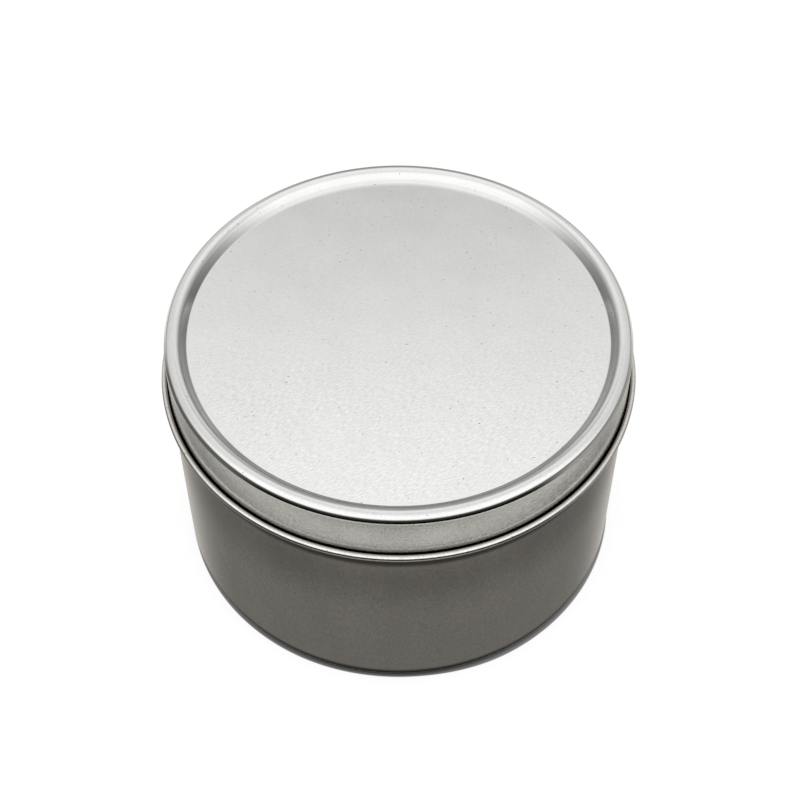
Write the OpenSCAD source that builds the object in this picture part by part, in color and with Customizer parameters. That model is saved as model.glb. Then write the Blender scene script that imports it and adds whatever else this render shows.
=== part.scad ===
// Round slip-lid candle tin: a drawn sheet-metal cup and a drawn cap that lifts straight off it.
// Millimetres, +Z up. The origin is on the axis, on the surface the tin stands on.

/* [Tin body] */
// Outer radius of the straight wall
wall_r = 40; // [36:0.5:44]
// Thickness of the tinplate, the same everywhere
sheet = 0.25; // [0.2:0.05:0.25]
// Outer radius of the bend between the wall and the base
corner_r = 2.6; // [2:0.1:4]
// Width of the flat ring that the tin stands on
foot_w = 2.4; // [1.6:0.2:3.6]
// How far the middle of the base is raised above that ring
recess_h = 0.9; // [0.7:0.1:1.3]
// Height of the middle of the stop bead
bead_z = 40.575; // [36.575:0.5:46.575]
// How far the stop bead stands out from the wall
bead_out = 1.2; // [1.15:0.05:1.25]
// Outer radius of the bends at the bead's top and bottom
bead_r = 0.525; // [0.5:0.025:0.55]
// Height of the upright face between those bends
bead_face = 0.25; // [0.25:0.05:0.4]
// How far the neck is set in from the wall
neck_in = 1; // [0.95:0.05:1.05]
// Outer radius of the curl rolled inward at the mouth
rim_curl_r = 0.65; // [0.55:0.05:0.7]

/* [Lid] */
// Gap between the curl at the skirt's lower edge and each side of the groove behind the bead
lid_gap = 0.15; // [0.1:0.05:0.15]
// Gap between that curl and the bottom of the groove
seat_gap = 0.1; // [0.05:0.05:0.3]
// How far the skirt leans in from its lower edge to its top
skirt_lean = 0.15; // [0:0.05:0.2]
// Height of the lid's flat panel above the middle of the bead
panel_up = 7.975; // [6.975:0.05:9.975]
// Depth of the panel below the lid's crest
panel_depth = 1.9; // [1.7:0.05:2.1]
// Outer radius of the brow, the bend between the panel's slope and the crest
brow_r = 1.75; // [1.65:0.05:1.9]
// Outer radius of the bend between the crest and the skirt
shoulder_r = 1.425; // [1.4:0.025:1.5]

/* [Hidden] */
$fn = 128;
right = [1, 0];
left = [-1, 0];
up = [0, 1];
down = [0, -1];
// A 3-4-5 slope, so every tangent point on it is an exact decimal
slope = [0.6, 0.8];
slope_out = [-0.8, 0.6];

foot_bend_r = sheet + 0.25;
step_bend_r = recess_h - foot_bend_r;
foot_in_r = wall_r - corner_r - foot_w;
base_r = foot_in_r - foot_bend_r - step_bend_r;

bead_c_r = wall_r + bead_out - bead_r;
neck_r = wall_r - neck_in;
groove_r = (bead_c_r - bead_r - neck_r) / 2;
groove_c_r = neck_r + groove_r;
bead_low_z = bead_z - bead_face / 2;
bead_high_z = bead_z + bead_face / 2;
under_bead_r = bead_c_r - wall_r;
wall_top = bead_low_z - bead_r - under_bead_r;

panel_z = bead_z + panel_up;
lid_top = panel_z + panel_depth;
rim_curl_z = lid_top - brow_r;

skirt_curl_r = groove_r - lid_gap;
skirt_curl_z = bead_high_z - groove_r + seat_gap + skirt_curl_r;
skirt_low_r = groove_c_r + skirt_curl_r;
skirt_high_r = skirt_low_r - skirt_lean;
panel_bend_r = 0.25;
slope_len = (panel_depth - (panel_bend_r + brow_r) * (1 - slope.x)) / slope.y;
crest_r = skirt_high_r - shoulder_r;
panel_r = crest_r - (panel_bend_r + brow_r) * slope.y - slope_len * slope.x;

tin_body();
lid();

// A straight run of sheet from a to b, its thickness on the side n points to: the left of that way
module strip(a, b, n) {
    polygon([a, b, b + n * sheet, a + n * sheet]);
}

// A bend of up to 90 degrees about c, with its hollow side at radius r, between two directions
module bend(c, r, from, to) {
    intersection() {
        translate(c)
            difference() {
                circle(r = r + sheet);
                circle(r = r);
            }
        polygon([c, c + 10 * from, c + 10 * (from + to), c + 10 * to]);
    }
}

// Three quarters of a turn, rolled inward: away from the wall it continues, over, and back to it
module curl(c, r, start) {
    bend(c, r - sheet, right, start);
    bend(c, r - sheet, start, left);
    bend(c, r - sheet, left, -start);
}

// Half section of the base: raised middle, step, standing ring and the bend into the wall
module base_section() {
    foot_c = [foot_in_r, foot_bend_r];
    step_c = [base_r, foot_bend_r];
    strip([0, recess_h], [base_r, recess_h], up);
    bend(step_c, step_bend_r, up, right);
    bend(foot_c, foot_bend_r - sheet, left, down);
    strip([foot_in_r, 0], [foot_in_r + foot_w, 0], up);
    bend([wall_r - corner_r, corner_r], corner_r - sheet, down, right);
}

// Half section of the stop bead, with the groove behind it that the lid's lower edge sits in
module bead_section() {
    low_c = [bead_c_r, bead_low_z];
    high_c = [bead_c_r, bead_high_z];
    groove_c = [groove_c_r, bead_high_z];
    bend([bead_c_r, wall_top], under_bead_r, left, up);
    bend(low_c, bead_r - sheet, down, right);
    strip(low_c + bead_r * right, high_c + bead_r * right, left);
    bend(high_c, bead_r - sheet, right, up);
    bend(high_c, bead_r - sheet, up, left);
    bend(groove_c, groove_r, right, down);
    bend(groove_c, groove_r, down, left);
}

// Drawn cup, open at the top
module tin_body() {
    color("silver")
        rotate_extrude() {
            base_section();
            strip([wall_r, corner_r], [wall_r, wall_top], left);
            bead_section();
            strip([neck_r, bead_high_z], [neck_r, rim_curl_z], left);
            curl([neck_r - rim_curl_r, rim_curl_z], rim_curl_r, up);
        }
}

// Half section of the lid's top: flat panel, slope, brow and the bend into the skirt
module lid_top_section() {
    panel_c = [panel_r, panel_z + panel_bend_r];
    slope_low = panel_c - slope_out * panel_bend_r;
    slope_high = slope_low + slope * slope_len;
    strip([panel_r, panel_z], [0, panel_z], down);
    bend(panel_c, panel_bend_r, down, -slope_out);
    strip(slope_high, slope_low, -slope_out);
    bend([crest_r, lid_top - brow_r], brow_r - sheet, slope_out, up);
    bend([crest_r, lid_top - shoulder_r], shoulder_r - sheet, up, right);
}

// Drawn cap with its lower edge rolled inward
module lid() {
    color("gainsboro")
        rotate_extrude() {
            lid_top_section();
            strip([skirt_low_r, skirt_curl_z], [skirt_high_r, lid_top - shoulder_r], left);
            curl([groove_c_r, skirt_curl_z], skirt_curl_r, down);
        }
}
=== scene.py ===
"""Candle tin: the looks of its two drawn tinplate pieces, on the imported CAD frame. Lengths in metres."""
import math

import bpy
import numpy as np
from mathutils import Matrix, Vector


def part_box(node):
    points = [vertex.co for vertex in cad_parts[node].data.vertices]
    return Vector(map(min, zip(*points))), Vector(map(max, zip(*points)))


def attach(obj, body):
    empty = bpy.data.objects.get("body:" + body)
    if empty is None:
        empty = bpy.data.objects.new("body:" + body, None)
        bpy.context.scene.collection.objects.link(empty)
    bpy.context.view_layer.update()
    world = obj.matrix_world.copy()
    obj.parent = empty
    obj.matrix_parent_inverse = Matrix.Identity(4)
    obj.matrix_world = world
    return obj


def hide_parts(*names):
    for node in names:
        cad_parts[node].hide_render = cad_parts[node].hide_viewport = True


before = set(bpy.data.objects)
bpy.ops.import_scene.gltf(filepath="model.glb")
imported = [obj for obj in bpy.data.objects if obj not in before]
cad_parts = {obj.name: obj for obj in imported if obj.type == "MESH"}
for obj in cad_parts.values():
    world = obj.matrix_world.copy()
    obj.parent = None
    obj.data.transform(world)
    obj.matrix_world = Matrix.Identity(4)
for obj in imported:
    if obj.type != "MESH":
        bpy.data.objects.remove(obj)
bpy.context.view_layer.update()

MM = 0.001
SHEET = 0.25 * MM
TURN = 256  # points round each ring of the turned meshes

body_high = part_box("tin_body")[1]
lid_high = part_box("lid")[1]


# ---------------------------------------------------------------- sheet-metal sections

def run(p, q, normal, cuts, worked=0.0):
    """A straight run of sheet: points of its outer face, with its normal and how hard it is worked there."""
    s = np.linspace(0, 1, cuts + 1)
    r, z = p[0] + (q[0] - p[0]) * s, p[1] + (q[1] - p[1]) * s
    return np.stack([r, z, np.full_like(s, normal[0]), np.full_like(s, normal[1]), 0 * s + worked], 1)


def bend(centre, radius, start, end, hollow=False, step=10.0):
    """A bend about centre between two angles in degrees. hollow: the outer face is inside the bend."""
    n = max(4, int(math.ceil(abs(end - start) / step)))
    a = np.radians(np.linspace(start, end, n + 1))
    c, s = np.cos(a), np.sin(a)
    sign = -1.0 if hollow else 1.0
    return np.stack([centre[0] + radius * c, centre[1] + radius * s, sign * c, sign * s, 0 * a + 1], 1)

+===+

▶ **The task**: Reproduce exactly, and only, the lines from the one that contains "edge rolled inward" down to the one that contains "zip(*points))), Vector(map(max, zip(*points)))", both ends included.

▶ **Task output**:
// Drawn cap with its lower edge rolled inward
module lid() {
    color("gainsboro")
        rotate_extrude() {
            lid_top_section();
            strip([skirt_low_r, skirt_curl_z], [skirt_high_r, lid_top - shoulder_r], left);
            curl([groove_c_r, skirt_curl_z], skirt_curl_r, down);
        }
}
=== scene.py ===
"""Candle tin: the looks of its two drawn tinplate pieces, on the imported CAD frame. Lengths in metres."""
import math

import bpy
import numpy as np
from mathutils import Matrix, Vector


def part_box(node):
    points = [vertex.co for vertex in cad_parts[node].data.vertices]
    return Vector(map(min, zip(*points))), Vector(map(max, zip(*points)))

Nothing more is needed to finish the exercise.